> _Collected data_
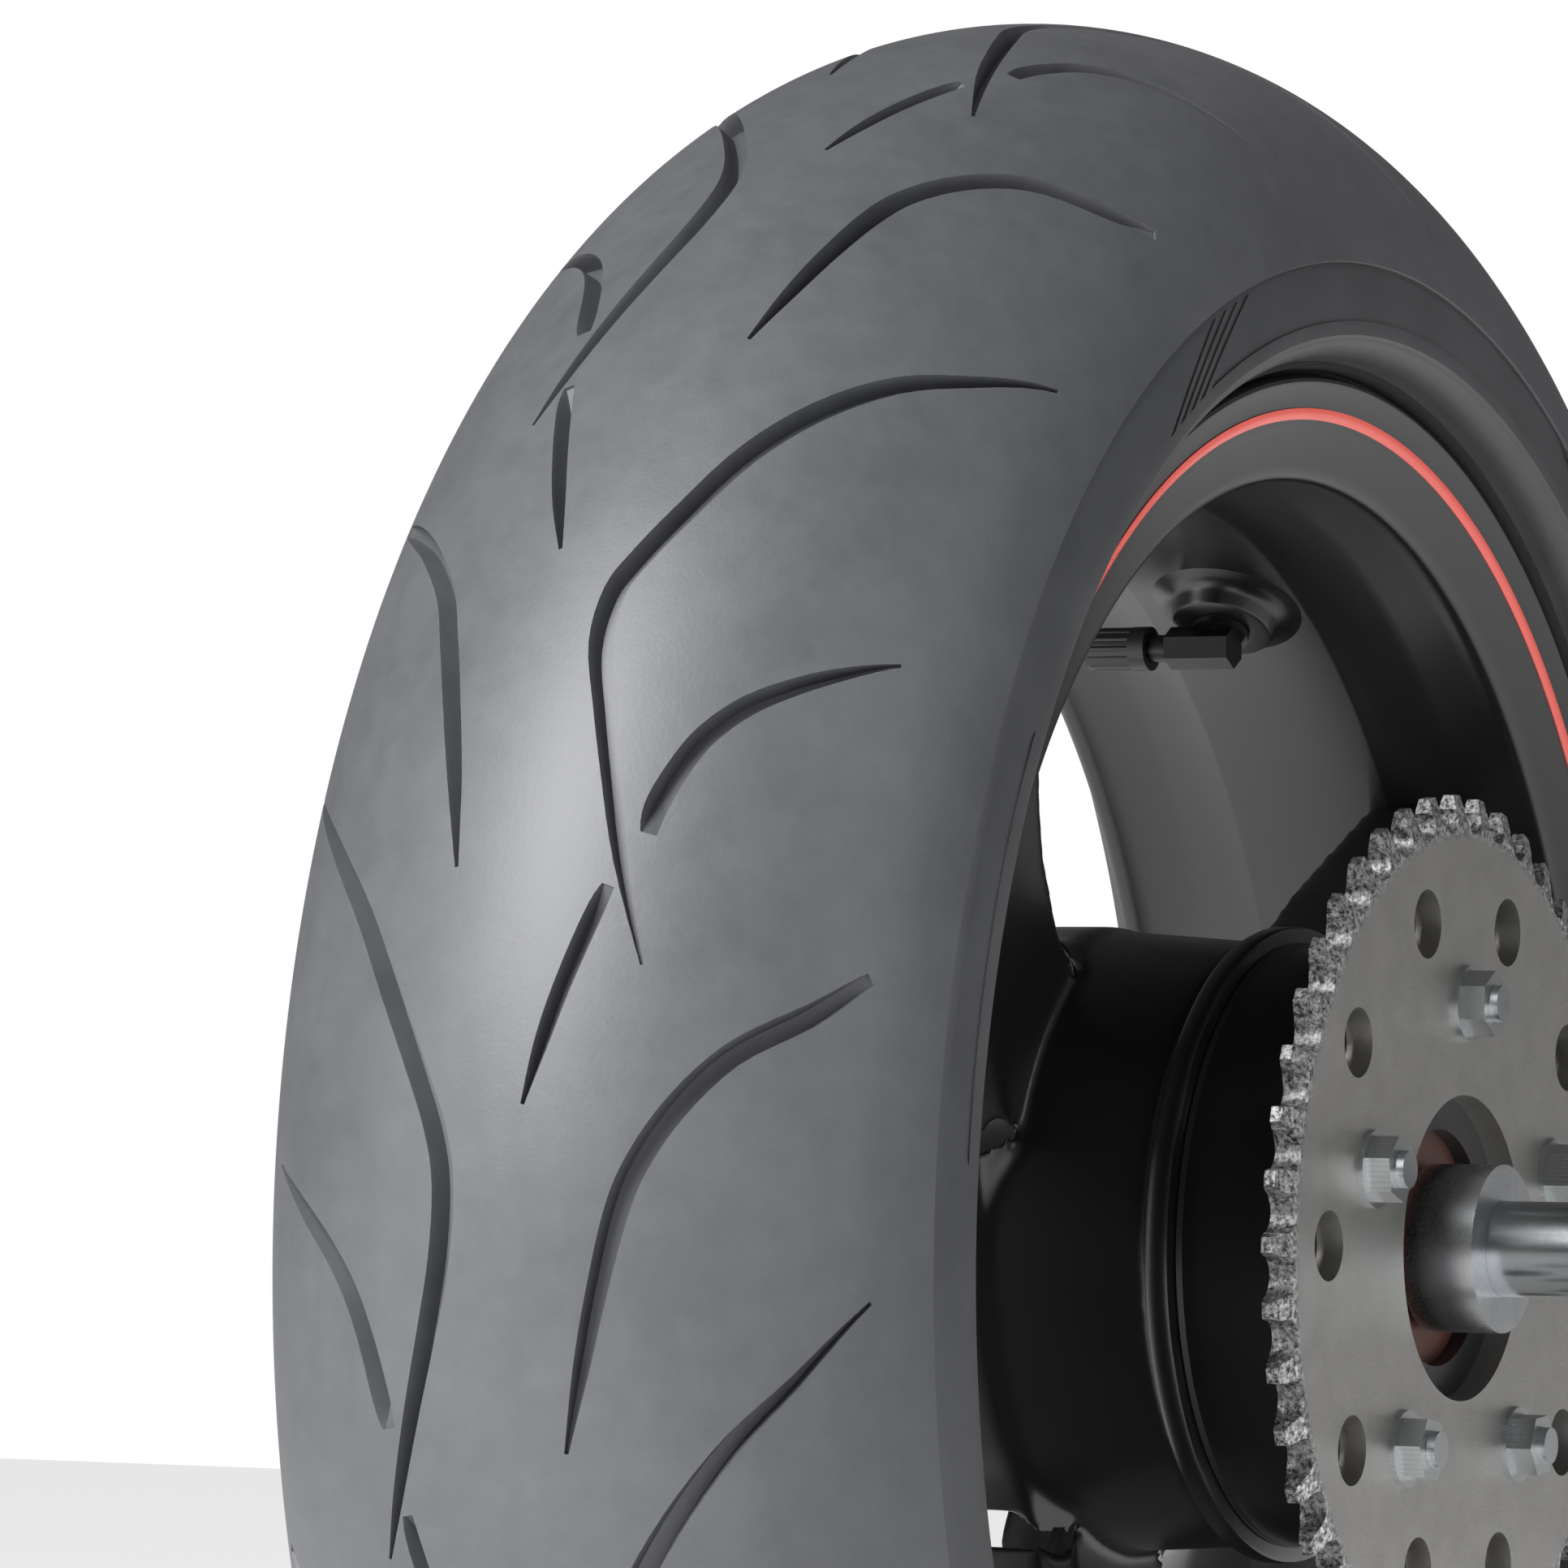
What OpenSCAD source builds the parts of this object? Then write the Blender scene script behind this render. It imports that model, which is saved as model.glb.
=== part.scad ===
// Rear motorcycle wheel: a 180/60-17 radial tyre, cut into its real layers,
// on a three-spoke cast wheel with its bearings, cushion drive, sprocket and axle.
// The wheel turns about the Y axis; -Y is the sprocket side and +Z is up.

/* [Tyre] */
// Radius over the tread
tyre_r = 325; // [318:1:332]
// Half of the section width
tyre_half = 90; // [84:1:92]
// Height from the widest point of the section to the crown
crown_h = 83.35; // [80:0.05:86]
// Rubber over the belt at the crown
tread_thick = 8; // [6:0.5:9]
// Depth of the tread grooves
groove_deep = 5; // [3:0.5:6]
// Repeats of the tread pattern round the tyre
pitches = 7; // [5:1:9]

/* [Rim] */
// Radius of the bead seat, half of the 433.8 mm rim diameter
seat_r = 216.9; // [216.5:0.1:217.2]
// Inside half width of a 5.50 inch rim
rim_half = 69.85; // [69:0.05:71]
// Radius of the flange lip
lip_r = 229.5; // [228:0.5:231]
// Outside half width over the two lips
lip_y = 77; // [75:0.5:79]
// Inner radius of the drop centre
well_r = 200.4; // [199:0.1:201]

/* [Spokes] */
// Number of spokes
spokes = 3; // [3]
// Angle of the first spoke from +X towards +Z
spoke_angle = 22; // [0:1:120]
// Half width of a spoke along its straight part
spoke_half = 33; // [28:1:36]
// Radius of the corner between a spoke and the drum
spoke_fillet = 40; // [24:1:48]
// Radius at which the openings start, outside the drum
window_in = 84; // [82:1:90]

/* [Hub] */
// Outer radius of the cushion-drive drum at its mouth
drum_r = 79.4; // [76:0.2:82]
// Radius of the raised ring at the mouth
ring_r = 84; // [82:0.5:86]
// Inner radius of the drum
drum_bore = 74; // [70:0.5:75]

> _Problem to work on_
Copy out the whole listing exactly.

> _The result_
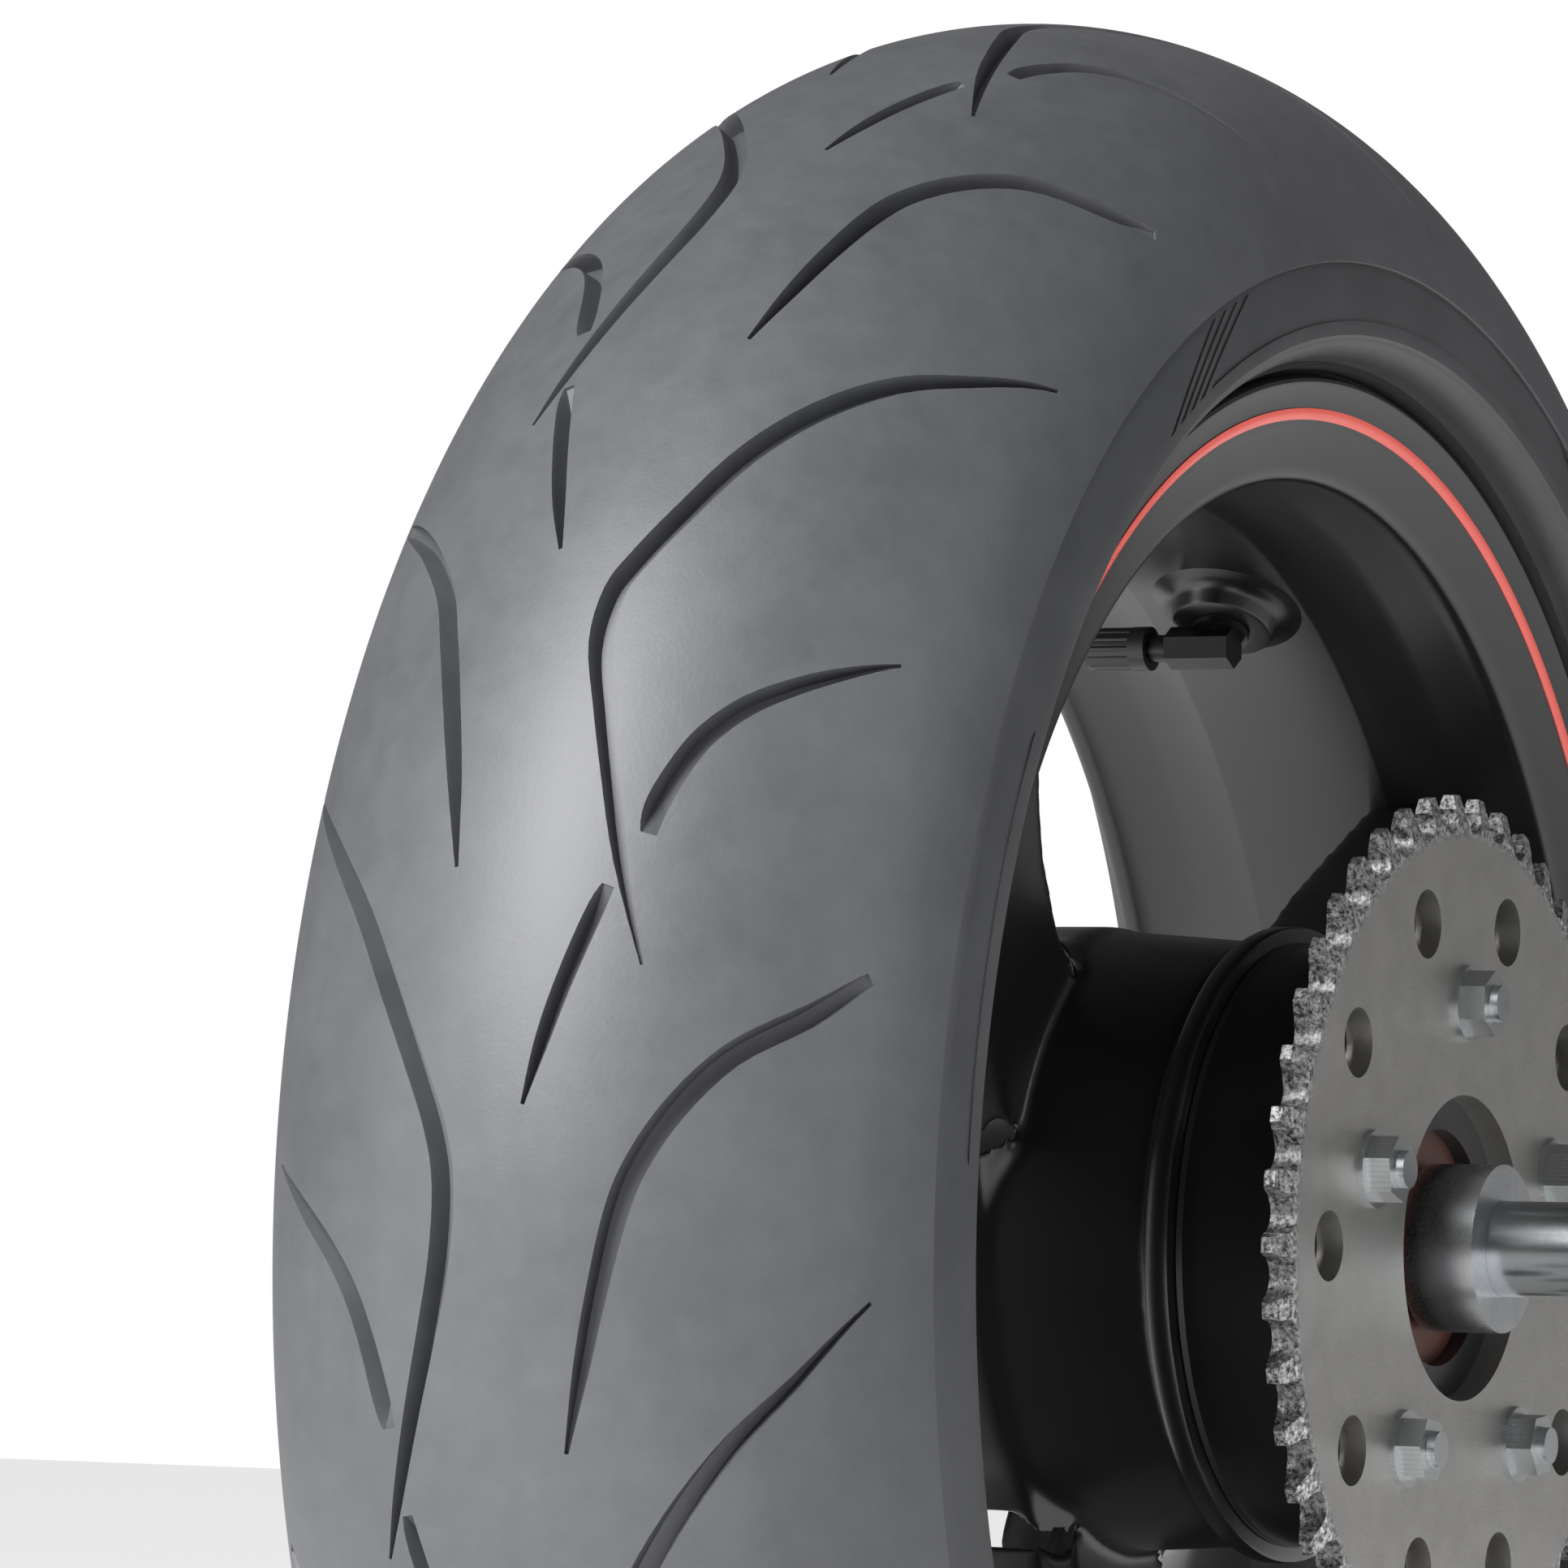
What OpenSCAD source builds the parts of this object? Then write the Blender scene script behind this render. It imports that model, which is saved as model.glb.
=== part.scad ===
// Rear motorcycle wheel: a 180/60-17 radial tyre, cut into its real layers,
// on a three-spoke cast wheel with its bearings, cushion drive, sprocket and axle.
// The wheel turns about the Y axis; -Y is the sprocket side and +Z is up.

/* [Tyre] */
// Radius over the tread
tyre_r = 325; // [318:1:332]
// Half of the section width
tyre_half = 90; // [84:1:92]
// Height from the widest point of the section to the crown
crown_h = 83.35; // [80:0.05:86]
// Rubber over the belt at the crown
tread_thick = 8; // [6:0.5:9]
// Depth of the tread grooves
groove_deep = 5; // [3:0.5:6]
// Repeats of the tread pattern round the tyre
pitches = 7; // [5:1:9]

/* [Rim] */
// Radius of the bead seat, half of the 433.8 mm rim diameter
seat_r = 216.9; // [216.5:0.1:217.2]
// Inside half width of a 5.50 inch rim
rim_half = 69.85; // [69:0.05:71]
// Radius of the flange lip
lip_r = 229.5; // [228:0.5:231]
// Outside half width over the two lips
lip_y = 77; // [75:0.5:79]
// Inner radius of the drop centre
well_r = 200.4; // [199:0.1:201]

/* [Spokes] */
// Number of spokes
spokes = 3; // [3]
// Angle of the first spoke from +X towards +Z
spoke_angle = 22; // [0:1:120]
// Half width of a spoke along its straight part
spoke_half = 33; // [28:1:36]
// Radius of the corner between a spoke and the drum
spoke_fillet = 40; // [24:1:48]
// Radius at which the openings start, outside the drum
window_in = 84; // [82:1:90]

/* [Hub] */
// Outer radius of the cushion-drive drum at its mouth
drum_r = 79.4; // [76:0.2:82]
// Radius of the raised ring at the mouth
ring_r = 84; // [82:0.5:86]
// Inner radius of the drum
drum_bore = 74; // [70:0.5:75]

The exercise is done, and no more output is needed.